Photo of Dr Barakat Ahmad

The important thing about Dr Ahmad's visit was not that he provided us with any [unclear: really] new information about apartheid, but that he was here at the invitation of an unrespectable non-governmental organisation. The New Zealand Government was not happy about his visit, and showed it by refusing to pay Dr Ahmad the respect usually accorded important foreign diplomats. Jack Marshall and his cabinet colleagues didn't meet Dr Ahmad, and he is reported to have had angry discussions with officials from the Ministry of Foreign Affairs.

Some people may say that Dr Ahmad's visit was no business of the New Zealand Government, and that it was just another example of United Nations irresponsibility and extremism.

No one who met Dr Ahmad during his visit would have called him an extremist. His address at the Wellington public meeting was very low-key and moderate, and personally Dr Ahmad was a trained diplomat all the way through. When he spoke in the Concert Chamber Dr Ahmad said the New Zealand Government had a good record on voting in favour of anti-apartheid resolutions at the U.N. That was surprising news to many present. However, interestingly enough one of the resolutions New Zealand voted for last year. Resolution 2275 of the 26th General Assembly, authorised the Special Committee on Apartheid, inter alia, to consult with non-governmental organisations opposed to apartheid Dr Ahmad pointed out that he was talking in New Zealand with Hart by the authority of this resolution, supported by the New Zealand Government. So there was no real excuse for the Government's rudeness to Dr Ahmad. Marshall will have only himself to blame if people infer from his attitude to Dr Ahmad that the New Zealand Government is not serious about its participation in the United Nations.

The result of Dr Ahmad's visit will be a strengthening of the contacts between the Special Committee on Apartheid and anti-apartheid groups in New Zealand. Sitting in the midst of a vast bureaucracy in New York there is not much practical help the Special Committee on Apartheid can give to Hart and other groups in New Zealand if the Springbok Tour comes here next year. It is all very well for the New Zealand Government to talk about the ineffectiveness of the United Nations in the safety of its own country, but if the Government continues to ignore the international campaign to isolate the white minority regime in South Africa, it may find itself painfully isolated in the United Nations forums in New York.

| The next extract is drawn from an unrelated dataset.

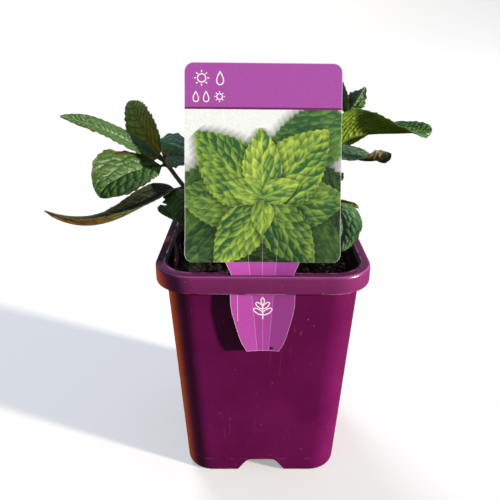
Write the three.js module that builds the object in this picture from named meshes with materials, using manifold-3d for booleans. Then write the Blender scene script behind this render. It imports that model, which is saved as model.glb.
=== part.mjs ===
// A young mint plant in a square plastic nursery pot, with its plant label.
// Millimetres, +Z up, +Y away from the viewer. The origin is on the pot's axis, on the surface it stands on.

import * as THREE from 'three';
import { mergeVertices } from 'three/addons/utils/BufferGeometryUtils.js';
import Module from 'manifold-3d';

const wasm = await Module();
wasm.setup();

// Pot: a thin square moulding that narrows towards the foot, with a rim band hanging clear of the wall
const POT_HEIGHT = 120.3;
const RIM_HALF = 50;
const RIM_RADIUS = 19;
const BAND_HEIGHT = 8.8;
const BAND_THICKNESS = 1.4;
const WALL_TOP_HALF = 45.2;
const WALL_FOOT_HALF = 39.6;
const WALL_THICKNESS = 1.4;
const RIM_INNER_HALF = 46;
const FOOT_CHAMFER = 1.4;
const FLOOR_CHAMFER = 1.6;
const CORNER_STEPS = 5;

// Foot: two crossing drainage channels lift the floor between four corner feet
const CHANNEL_FOOT_HALF = 13;
const CHANNEL_ROOF_HALF = 6.5;
const CHANNEL_HEIGHT = 8;
const CHANNEL_SHOULDER = 2.5;
const DRAIN_RADIUS = 3.2;
const DRAIN_ARM = 22;

// Slot in the rim's top for the label
const SLOT_WIDTH = 35;
const SLOT_FRONT = 48.5;
const SLOT_BACK = 46.1;

// Potting mix
const MIX_TOP = 107;
const MIX_GAP = 0.4;
const MIX_LUMP = 1.3;

// Label: one bent card
const LABEL_THICKNESS = 0.7;
const LABEL_Y = -47.6;
const LABEL_END_Z = 80.8;
const LABEL_TURN_Z = 120.3;
const LABEL_LEAN = THREE.MathUtils.degToRad(19.5);
const LABEL_BEND_RADIUS = 13.2;
const CARD_HALF = 34.05;
const CARD_HEIGHT = 86.2;
const CARD_RADIUS = 4;

// Stems
const STEM_FOOT_HALF = 1.5;
const STEM_TIP_HALF = 0.8;
const STEM_DEPTH = 16;
const STEM_STEPS = 9;
const HOLE_RADIUS = 2.7;
const HOLE_DEPTH = 17;

// Leaves
const BLADE_THICKNESS = 0.8;
const PETIOLE_SHARE = 0.1;
const PETIOLE_HALF = 0.75;
const BLADE_START_HALF = 0.9;
const BLADE_TIP_HALF = 0.55;
const TOOTH_DEPTH = 0.07;
const BROAD_LEAF = 24;
const SMALL_LEAF = 12;

const rad = THREE.MathUtils.degToRad;
const vec = (x, y, z) => new THREE.Vector3(x, y, z);

// Random numbers from 0 to 1 by the minimal standard generator, so that every seed gives one plant
function seeded(seed) {
  let state = seed;
  return () => {
    state = (state * 16807) % 2147483647;
    return state / 2147483647;
  };
}

// A closed body through rings that all have the same number of points, from its bottom to its top
function loft(rings) {
  const count = rings[0].length;
  const middle = (ring) => ring.reduce((sum, p) => sum.add(p), vec(0, 0, 0)).divideScalar(count);
  const points = [...rings.flat(), middle(rings[0]), middle(rings.at(-1))];
  const foot = points.length - 2;
  const head = points.length - 1;
  const last = (rings.length - 1) * count;
  const faces = [];
  for (let i = 0; i < count; i++) {
    const j = (i + 1) % count;
    for (let r = 0; r < last; r += count) {
      faces.push(r + i, r + j, r + count + j, r + i, r + count + j, r + count + i);
    }
    faces.push(foot, j, i, head, last + i, last + j);
  }
  return meshOf(points, faces);
}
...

Dr Ahmad's visit to New Zealand shows anti-apartheid groups here the importance of their work fighting apartheid. We are part on an international campaign to isolate Vorster's latter-day Nazis, and our struggle is a very important part of that campaign. It is a part of New Zealand anti-apartheid movements job to make the New Zealand Government and public more aware of the international dimensions of our struggle.